Initially, all clusters in the table will be virtual. Storing the SIZE option
of a non-virtual cluster is deferred to future work.
The migration that creates the table will additionally install a default row
of (1, 'default'). This creates a cluster named default that is present by
default in every Materialize installation. The default cluster is not otherwise
special and can be dropped if desired.
We will write a catalog migration that adds the IN CLUSTER default clause to
all existing indexes.
The various bookkeeping in the coordinator will need to change to account for
clusters. Execution of a SELECT statement, for example, will need to select
from only the indexes in the active cluster.

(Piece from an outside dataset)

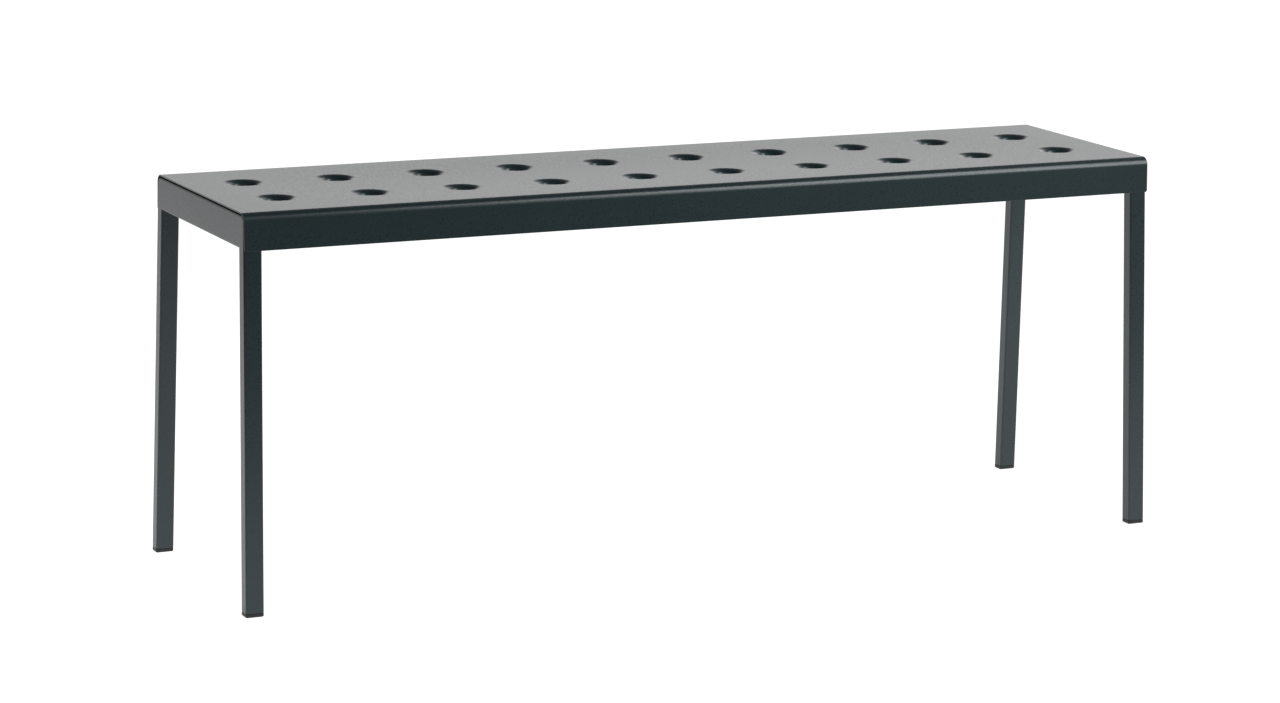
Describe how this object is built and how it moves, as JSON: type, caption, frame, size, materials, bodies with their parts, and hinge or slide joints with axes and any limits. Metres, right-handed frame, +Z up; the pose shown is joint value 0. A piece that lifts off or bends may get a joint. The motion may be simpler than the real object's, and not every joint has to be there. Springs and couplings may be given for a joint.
{
  "type": "backless bench",
  "caption": "Backless outdoor bench: folded steel seat panel with two rows of pressed drain dimples on inverted-U end frames of rectangular tube with plastic foot caps.",
  "frame": {"origin": "on the floor, under the middle of the seat", "axes": "+X along the seat, +Y to the rear, +Z up"},
  "size_m": [1.197, 0.3378, 0.464],
  "materials": {
    "powder_coat": "fine-textured satin powder coat, dark grey green",
    "zinc_plate": "zinc-plated steel",
    "foot_plastic": "moulded black polyethylene"
  },
  "bodies": {
    "root": {"seat_sheet": "powder_coat", "cross_brace_left": "powder_coat", "cross_brace_right": "powder_coat", "mounting_angle_left": "powder_coat", "mounting_angle_right": "powder_coat", "end_rail_left": "powder_coat", "end_rail_right": "powder_coat", "leg_front_left": "powder_coat", "leg_front_right": "powder_coat", "leg_rear_left": "powder_coat", "leg_rear_right": "powder_coat", "mounting_screws_left": "zinc_plate", "mounting_screws_right": "zinc_plate", "washers_left": "zinc_plate", "washers_right": "zinc_plate", "weld_nuts_left": "zinc_plate", "weld_nuts_right": "zinc_plate", "foot_cap_front_left": "foot_plastic", "foot_cap_front_right": "foot_plastic", "foot_cap_rear_left": "foot_plastic", "foot_cap_rear_right": "foot_plastic"}
  },
  "joints": []
}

TODO(mcsherry?): can we more specifically describe what bookkeeping will change?
mz_cluster_idThe existing mz_cluster_id function uses "cluster" to mean something entirely
unrelated to the new concept of clusters. To reduce confusion, we need to
introduce a breaking change to rename this function ASAP. I propose
mz_legacy_installation_id as a strawman.
In the future, I believe we'll instead want a function like mz_account_id that
corresponds to the account ID in Materialize Platform.

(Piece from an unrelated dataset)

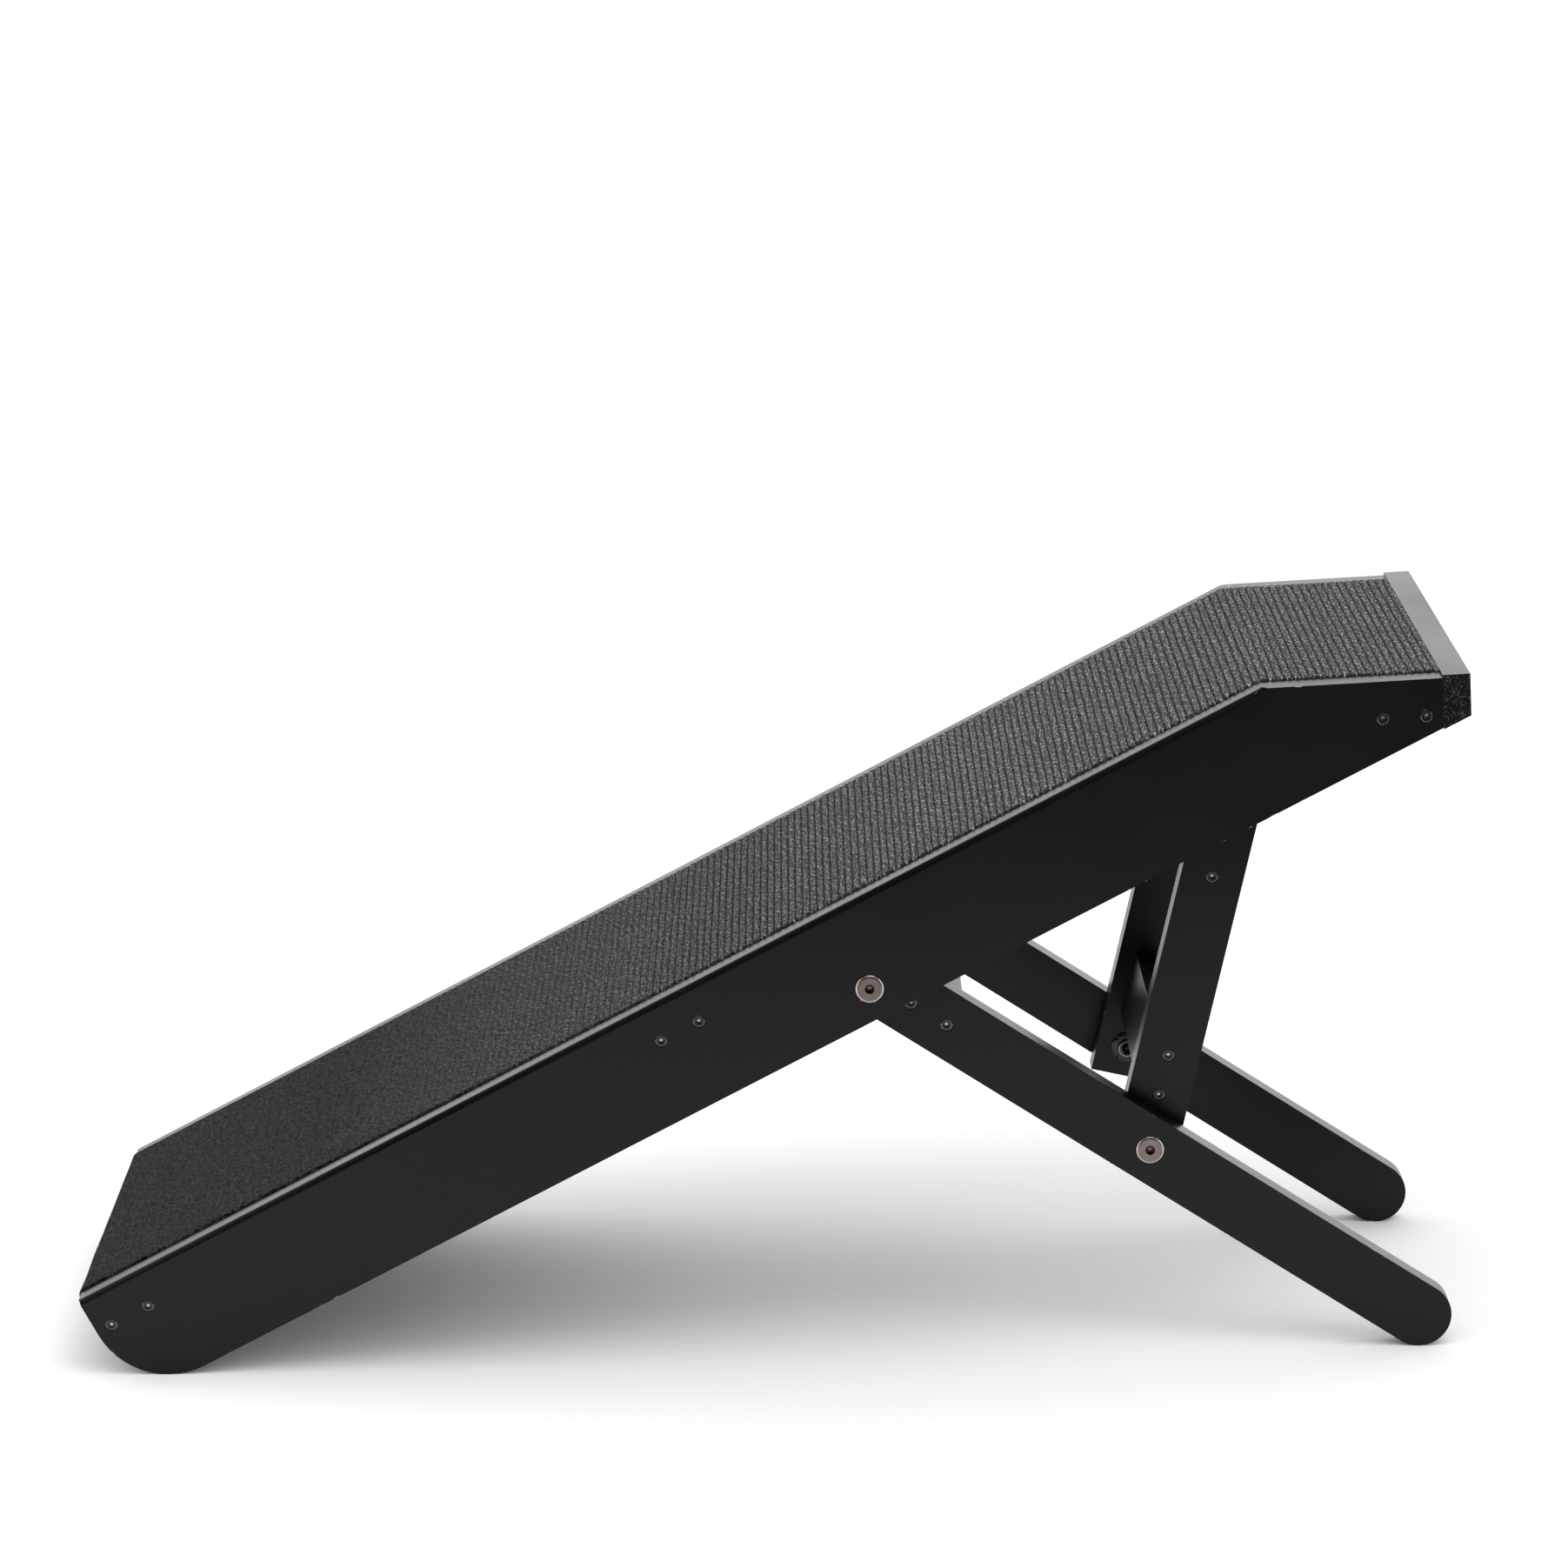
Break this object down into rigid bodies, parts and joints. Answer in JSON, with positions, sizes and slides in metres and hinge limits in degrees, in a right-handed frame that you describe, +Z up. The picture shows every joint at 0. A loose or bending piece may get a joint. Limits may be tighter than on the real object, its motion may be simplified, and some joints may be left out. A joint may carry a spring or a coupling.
{
  "type": "folding dog ramp",
  "caption": "Folding dog ramp: a ribbed-mat slope and level top between two side rails, propped on swinging legs by a strut frame whose rod sits in a notched rack.",
  "frame": {"origin": "centre of the part's box, on the floor it stands on", "axes": "+X up the ramp, from the low end to the nose board; +Y across it; +Z up"},
  "size_m": [0.93, 0.3324, 0.4746],
  "materials": {
    "black_paint": "satin black paint over wood",
    "grip_mat": "ribbed dark grey grip matting",
    "bronze_bolts": "bronze-grey plated steel",
    "black_screws": "black oxide",
    "zinc_steel": "bright zinc plate",
    "nylon_spacers": "black nylon"
  },
  "bodies": {
    "ramp": {"side_rail_left": "black_paint", "side_rail_right": "black_paint", "slope_deck": "black_paint", "platform_deck": "black_paint", "nose_board": "black_paint", "low_batten": "black_paint", "middle_batten": "black_paint", "top_batten": "black_paint", "grip_mat": "grip_mat", "notch_rack_left": "black_paint", "notch_rack_right": "black_paint", "low_batten_screws": "black_screws", "middle_batten_screws": "black_screws", "top_batten_screws": "black_screws", "nose_board_screws": "black_screws", "rack_screws": "black_screws", "main_bolt_left": "bronze_bolts", "main_bolt_right": "bronze_bolts", "main_spacer_left": "nylon_spacers", "main_spacer_right": "nylon_spacers", "main_nut_left": "black_screws", "main_nut_right": "black_screws"},
    "legs": {"leg_left": "black_paint", "leg_right": "black_paint", "leg_cross_board": "black_paint", "leg_board_screws": "black_screws", "strut_bolt_left": "bronze_bolts", "strut_bolt_right": "bronze_bolts", "strut_spacer_left": "nylon_spacers", "strut_spacer_right": "nylon_spacers", "strut_nut_left": "black_screws", "strut_nut_right": "black_screws"},
    "struts": {"strut_left": "black_paint", "strut_right": "black_paint", "strut_lower_board": "black_paint", "strut_upper_board": "black_paint", "strut_lower_screws": "black_screws", "strut_upper_screws": "black_screws", "strut_rod": "zinc_steel"}
  },
  "joints": [
    {"name": "leg_fold", "type": "hinge", "parent": "ramp", "child": "legs", "pos_m": [0.0708, 0, 0.26521], "axis": [0, 1, 0], "range_deg": [0, 119.2]},
    {"name": "strut_fold", "type": "hinge", "parent": "legs", "child": "struts", "pos_m": [0.25907, 0, 0.14201], "axis": [0, 1, 0], "range_deg": [0, 110.39]}
  ],
  "couplings": [
    {"joint": "strut_fold", "follows": "leg_fold", "ratio": 0.92603}
  ]
}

Introduce ALTER SYSTEM to change the system default for the cluster
server configuration parameter.
Allow individual users to configure a default for the cluster session
variable.
Note that this necessitates building out a variable/parameter hierarchy where
cluster can be set on the server (i.e. ALTER SYSTEM SET), but also
overridden by a session setting (SET).
Introduce logging sources in the system catalog that show the active cluster's
resource usage (e.g., mz_cluster_cpu_usage and mz_cluster_memory_usage).